Zevah Pesah was printed by David and Samuel ibn Nahmias, on Thursday, 9 Kislev, in
the year 5266 (November 6, 1505). One of the earliest published Haggadot, it features the commentary of Isaac ben Judah Abrabanel (1437-1508) a noted statesman, biblical exegete, and philosopher. Abrabanel was among the many thousands of Jews expelled from Spain in 1492 and forced to wander throughout the region before arriving in late 1495 at the age of 58, in Monopoli, in the kingdom of Naples on the Adriatic coast. There, Abrabanel set aside his other writings and began to compose his commentary on the Haggadah, Zevah Pesah. In this work, Abrabanel used the paradigm of the redemption of the Jews from Egypt to address his concerns with the calamities that had befallen his own generation of Spanish exiles.

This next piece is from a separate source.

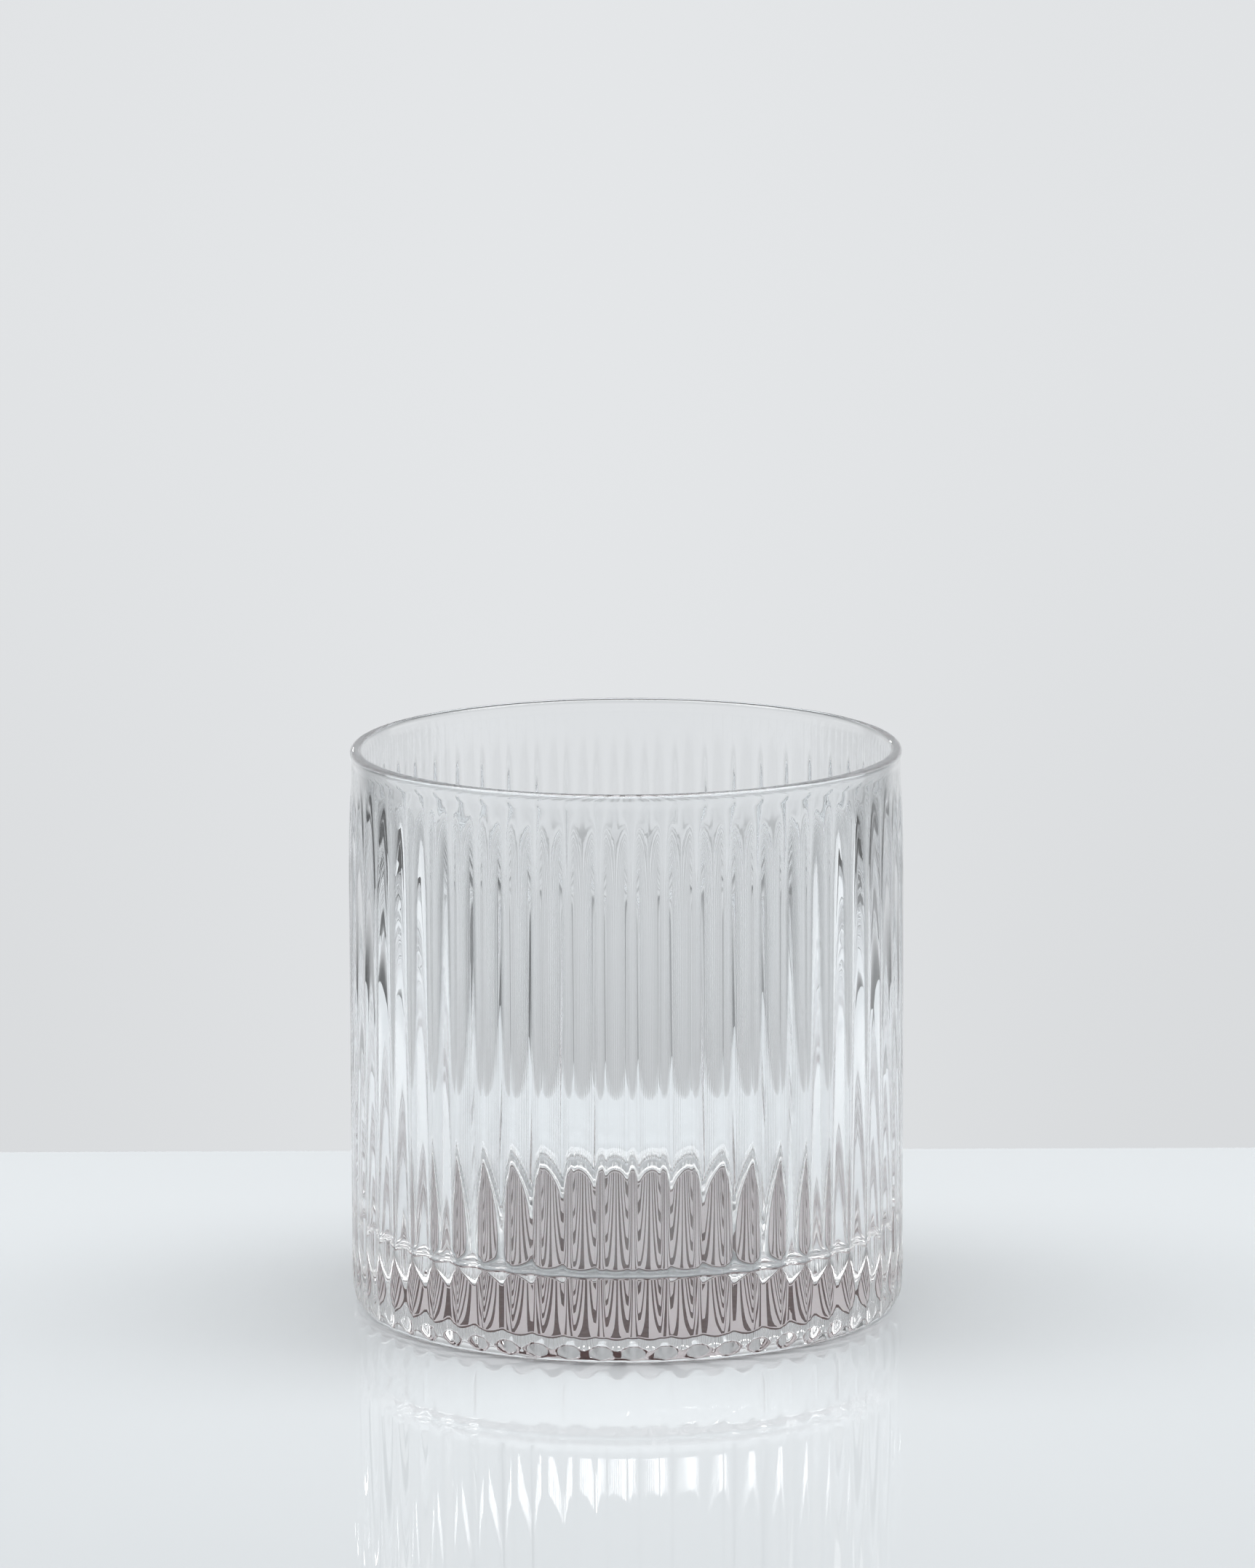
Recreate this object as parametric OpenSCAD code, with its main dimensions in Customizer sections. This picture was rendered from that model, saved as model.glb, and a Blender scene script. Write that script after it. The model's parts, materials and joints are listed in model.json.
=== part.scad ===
// Ribbed juice glass: one moulded tumbler and the round label stuck under its base.
// Millimetres, +Z up, origin on the table at the centre of the foot.

/* [Glass] */
// Height from the table to the top of the lip
glass_h = 82; // [70:1:120]
// Diameter over the crests of the ribs
body_d = 80; // [70:1:95]
// How far the smooth band under the lip stands inside the crests, on the radius
neck_step = 0.5; // [0.1:0.05:1]
// How far the rounded lip stands inside the crests, on the radius
lip_step = 0.3; // [0.1:0.05:0.8]
// Thickness of the wall at the lip
lip_wall = 1.7; // [1.4:0.1:3]
// Thickness of the wall where it meets the floor, over the crests
foot_wall = 5.9; // [3:0.1:9]
// Share of the inner taper that comes in a curve towards the floor
taper_bow_share = 0.9; // [0:0.1:1]

/* [Ribs] */
// Number of ribs round the glass
rib_count = 54; // [36:2:72]
// Radius of a rib's rounded face
rib_r = 2.9; // [2.4:0.1:8]
// Height of a rib above the plain wall between two ribs
rib_rise = 0.55; // [0.3:0.05:0.8]
// Height of the smooth band under the lip
smooth_band_h = 3; // [2:0.5:6]
// Height over which the ribs sink into the wall towards the lip
rib_fade_h = 16; // [10:1:24]
// Turn of the first rib from the X axis, in degrees
rib_turn = 1.2; // [0:0.1:6]

/* [Base] */
// Height of the floor of the cup above the table
floor_h = 11.2; // [8:0.2:16]
// Radius of the corner between floor and inner wall
floor_corner_r = 1.5; // [1:0.1:4]
// Height of the rounded bottom corner
corner_h = 4.5; // [3:0.5:8]
// Width of the rounded bottom corner, on the radius
corner_w = 2.2; // [1.5:0.1:4]
// Width of the flat ring that the glass stands on
foot_ring_w = 2.4; // [1.5:0.1:4]
// Height of the hollow under the base
hollow_h = 1.6; // [1:0.1:3]
// Width of the slope from the ring up into the hollow
hollow_slope_w = 3; // [2:0.5:5]

/* [Label] */
// Gap between the label and the foot of the hollow's slope
label_gap = 6.8; // [1:0.1:8]
// Thickness of the label
label_t = 0.2; // [0.1:0.05:0.4]

/* [Hidden] */
$fn = 96;
body_r = body_d / 2;
neck_r = body_r - neck_step;
lip_r = body_r - lip_step;
bore_r = lip_r - lip_wall;
floor_bore_r = body_r - foot_wall;
valley_r = body_r - rib_rise;
foot_r = body_r - corner_w;
hollow_r = foot_r - foot_ring_w - hollow_slope_w;
label_r = hollow_r - label_gap;
// The lip is a full round across the wall
lip_round_r = lip_wall / 2;
lip_z = glass_h - lip_round_r;
// Heights where the ribs begin to sink and where the smooth band begins
fade_top_z = glass_h - smooth_band_h;
fade_bottom_z = fade_top_z - rib_fade_h;
// Height over which the valleys rise into the smooth band
valley_run_h = rib_fade_h / 2;
// How far that rise begins inside the valleys, so that it comes out of them slowly
valley_run_sink = 0.15;
// Points of the rounded bottom corner, as shares of its quarter turn
corner_shares = [0, 0.25, 0.45, 0.62, 0.78, 0.9, 1];
quarter_turn = 90;
full_turn = 360;
// Steps of the corner between floor and inner wall, and of the bowed inner wall
floor_corner_steps = 5;
wall_steps = 12;
// Overrun of every cut, so that no faces coincide
overrun = 1;
glass_tint = [0.86, 0.9, 0.92, 0.35];
label_tint = [0.62, 0.55, 0.54];

// One point of the rounded bottom corner, at a share of its quarter turn
function corner_point(share) = [
    body_r - corner_w * (1 - sin(quarter_turn * share)),
    corner_h * (1 - cos(quarter_turn * share))
];

// Radius of the bowed inner wall, at a share of the way down from the lip
function bore_at(down) =
    bore_r - (bore_r - floor_bore_r) * ((1 - taper_bow_share) * down + taper_bow_share * down * down);

// One point of the inner wall, at a share of its height from the floor corner up
function wall_point(share) =
    let (
        wall_low_z = floor_h + floor_corner_r,
        z = wall_low_z + (lip_z - wall_low_z) * share
    )
    [bore_at((lip_z - z) / (lip_z - floor_h)), z];

// One point of the corner between floor and inner wall, at a share of its quarter turn
function floor_corner_point(share) = [
    wall_point(0)[0] - floor_corner_r * (1 - sin(quarter_turn * share)),
    floor_h + floor_corner_r * (1 - cos(quarter_turn * share))
];

// Section through all the ribs: round faces standing on the plain wall
module ribbed_section() {
    circle(r = valley_r);
    for (i = [0 : rib_count - 1])
        rotate(rib_turn + i * full_turn / rib_count)
            translate([body_r - rib_r, 0])
                circle(r = rib_r);
}

// Outline that the ribs are trimmed to: rounded corner below, sinking crests above
module trimmed_envelope() {
    rotate_extrude()
        polygon(concat(
            [[0, 0]],
            [for (share = corner_shares) corner_point(share)],
            [
                [body_r, fade_bottom_z],
                [neck_r, fade_top_z],
                [neck_r - overrun, fade_top_z + overrun],
                [0, fade_top_z + overrun]
            ]
        ));
}

// Smooth band, with the rise of the valleys below it and the rounded lip above it
module smooth_band() {
    rotate_extrude() {
        polygon([
            [0, fade_top_z - valley_run_h],
            [valley_r - valley_run_sink, fade_top_z - valley_run_h],
            [neck_r, fade_top_z],
            [neck_r, lip_z],
            [0, lip_z]
        ]);
        translate([lip_r - lip_round_r, lip_z])
            circle(r = lip_round_r);
    }
}

// Inside of the cup: flat floor, rounded corner, bowed wall
module cup_space() {
    rotate_extrude()
        polygon(concat(
            [[0, floor_h]],
            [for (i = [0 : floor_corner_steps - 1]) floor_corner_point(i / floor_corner_steps)],
            [for (i = [0 : wall_steps]) wall_point(i / wall_steps)],
            [
                [bore_r, glass_h + overrun],
                [0, glass_h + overrun]
            ]
        ));
}

// Shallow hollow under the base, which holds the label clear of the table
module base_hollow() {
    translate([0, 0, -overrun])
        cylinder(
            h = hollow_h + overrun,
            r1 = hollow_r + hollow_slope_w * (1 + overrun / hollow_h),
            r2 = hollow_r
        );
}

module tumbler() {
    color(glass_tint)
        difference() {
            union() {
                intersection() {
                    linear_extrude(fade_top_z + overrun)
                        ribbed_section();
                    trimmed_envelope();
                }
                smooth_band();
            }
            cup_space();
            base_hollow();
        }
}

module base_label() {
    color(label_tint)
        translate([0, 0, hollow_h - label_t])
            cylinder(h = label_t, r = label_r);
}

tumbler();
base_label();
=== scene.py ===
import json
import math

import bmesh
import bpy
import numpy as np
from bpy.props import FloatProperty, FloatVectorProperty, IntProperty, PointerProperty
from mathutils import Matrix, Vector

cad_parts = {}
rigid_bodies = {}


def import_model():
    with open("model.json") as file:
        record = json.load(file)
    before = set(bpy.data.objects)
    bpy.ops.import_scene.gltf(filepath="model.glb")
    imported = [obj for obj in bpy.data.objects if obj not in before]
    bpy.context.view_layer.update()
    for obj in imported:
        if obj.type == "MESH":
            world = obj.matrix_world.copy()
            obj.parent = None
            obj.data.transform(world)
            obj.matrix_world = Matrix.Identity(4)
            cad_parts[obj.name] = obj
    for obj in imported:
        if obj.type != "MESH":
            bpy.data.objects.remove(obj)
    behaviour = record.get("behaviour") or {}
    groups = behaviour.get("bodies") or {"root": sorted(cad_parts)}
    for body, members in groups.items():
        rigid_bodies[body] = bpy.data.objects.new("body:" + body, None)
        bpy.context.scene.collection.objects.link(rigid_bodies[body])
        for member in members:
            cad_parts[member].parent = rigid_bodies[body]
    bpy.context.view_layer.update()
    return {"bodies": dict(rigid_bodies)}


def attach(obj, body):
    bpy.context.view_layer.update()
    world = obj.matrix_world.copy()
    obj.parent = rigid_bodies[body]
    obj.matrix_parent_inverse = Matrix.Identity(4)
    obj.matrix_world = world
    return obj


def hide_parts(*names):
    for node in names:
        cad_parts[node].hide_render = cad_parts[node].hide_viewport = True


bl_info = {
    "name": "Ribbed juice glass",
    "version": (1, 0, 0),
    "blender": (4, 5, 0),
    "location": "3D View > Sidebar > Juice glass",
    "description": "Makes a ribbed juice glass with its base label, on a glossy table",
    "category": "Object",
}

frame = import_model()
BODY = next(iter(frame["bodies"]))

MM = 0.001
GLASS_IOR = 1.52
LACQUER_IOR = 1.45


# Sizes and colours

def length(name, description, metres):
    """A length as a scene property."""
    return FloatProperty(name=name, description=description, default=metres, precision=5,
                         unit="LENGTH", subtype="DISTANCE")


def angle(name, description, degrees):
    """An angle as a scene property."""
    return FloatProperty(name=name, description=description, default=math.radians(degrees),
                         unit="ROTATION", subtype="ANGLE")


def share(name, description, value):
    """A share from 0 to 1 as a scene property."""
    return FloatProperty(name=name, description=description, default=value,
                         min=0.0, max=1.0, subtype="FACTOR")


def colour(name, description, value):
    """A colour as a scene property."""
    return FloatVectorProperty(name=name, description=description, default=value, size=3,
                               min=0.0, max=1.0, subtype="COLOR")


def power(name, description, watts):
    """A lamp's power as a scene property."""
    return FloatProperty(name=name, description=description, default=watts, unit="POWER")


def brightness(name, description, value):
    """A brightness, where 1 is white, as a scene property."""
    return FloatProperty(name=name, description=description, default=value, min=0.0)


class TumblerSizes(bpy.types.PropertyGroup):
    """Sizes of the moulded glass."""
    height: length("Height", "Foot to lip", 0.082)
    crest_radius: length("Crest radius", "Axis to the top of a rib", 0.040)
    valley_radius: length("Valley radius", "Axis to the plain wall between two ribs", 0.0392)
    neck_radius: length("Neck radius", "Axis to the smooth band under the lip", 0.0395)
    lip_radius: length("Lip radius", "Axis to the outside of the lip", 0.0397)
    bore_radius: length("Bore radius", "Axis to the inside of the lip", 0.0380)
    bore_foot_radius: length("Bore foot radius", "Axis to the inner wall, where it meets the floor", 0.0341)
    bore_bow: share("Bore bow", "Share of the inner taper that comes in a curve towards the floor", 0.9)
    floor_height: length("Floor height", "Table to the inside floor", 0.0112)
    floor_corner: length("Floor corner", "Radius between floor and inner wall", 0.0030)
    hollow_height: length("Hollow height", "Depth of the hollow under the base", 0.0016)
    ring_width: length("Foot ring width", "Width of the ring that stands on the table", 0.0024)
    slope_width: length("Hollow slope", "Width of the slope from foot ring to hollow", 0.003)
    corner_height: length("Corner height", "Height of the rounded bottom corner", 0.0045)
    corner_width: length("Corner width", "Width of the rounded bottom corner", 0.0022)
    rib_count: IntProperty(name="Ribs", description="Ribs round the glass", default=54, min=8, max=120)
    rib_radius: length("Rib radius", "Radius of one rib's round face", 0.0026)
    rib_turn: angle("Rib turn", "Turn of the first rib from the front", 4.453)
    fade_start: length("Fade start", "Height at which the ribs begin to sink into the wall", 0.063)
    fade_end: length("Fade end", "Height at which the wall is plain", 0.079)
    ripple: length("Ripple", "Depth of the slow waves that pressing leaves in the wall", 0.00003)
    ripple_length: length("Ripple length", "Distance from one wave to the next", 0.009)
    ripple_seed: IntProperty(name="Ripple seed", description="Picks one set of waves", default=7)
    tint: colour("Glass tint", "Colour of the glass", (0.972, 0.980, 0.985))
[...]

The commentary is lengthy, deep and thorough, but eminently readable. In his introductory remarks, Abrabanel poses 100 questions which he proposes to answer at length in his commentary. While many of his replies address the text directly, in many cases he holds forth on a subject at great length, even in the absence of a direct textual connection. The commentary thus became an important discourse in its own right. It has proven to be of enduring popularity, and has often been reprinted.
The delicate metalcut border ornamenting the title page was also subject to several migrations. Designed by the Christian silversmith, Alonso Fernandez de Cordoba, it was first used in Manuale Saragossanum a Christian liturgical book published in Hijar, Spain, 1486. Following its initial appearance, the Jewish printer Eliezer Alantansi, bought or borrowed the frame to decorate the magnificent Pentateuch that he published in Híjar, 1487; this was the earliest printed Hebrew book to feature a decorative border. Later still, the border became the property of Eliezer Toledano who established a press in Lisbon in 1488 and used this border in several books, among them Moses ben Nahman's (Ramban’s) Torah commentary and the Abudarham (1489). Finally the border was brought to Constantinople where the printers David and Samuel ibn Nahmias employed it to embellish several of the books they published from 1505 to 1509, including the present volume. It is the first edition of a Haggadah to be printed with a commentary.
The title page is signed by Rabbi David Tebele Scheuer (1712–1782). Born in Frankfurt am Main, Rabbi Scheuer was an outstanding student of the Talmud and in 1759 he succeeded his father-in-law, Rabbi Nathan Otiz, as Rabbi of Bamberg. In 1767 he was appointed Av Bet Din (Chief Justice) of the rabbinic court of Mainz where he also headed a highly regarded Yeshiva.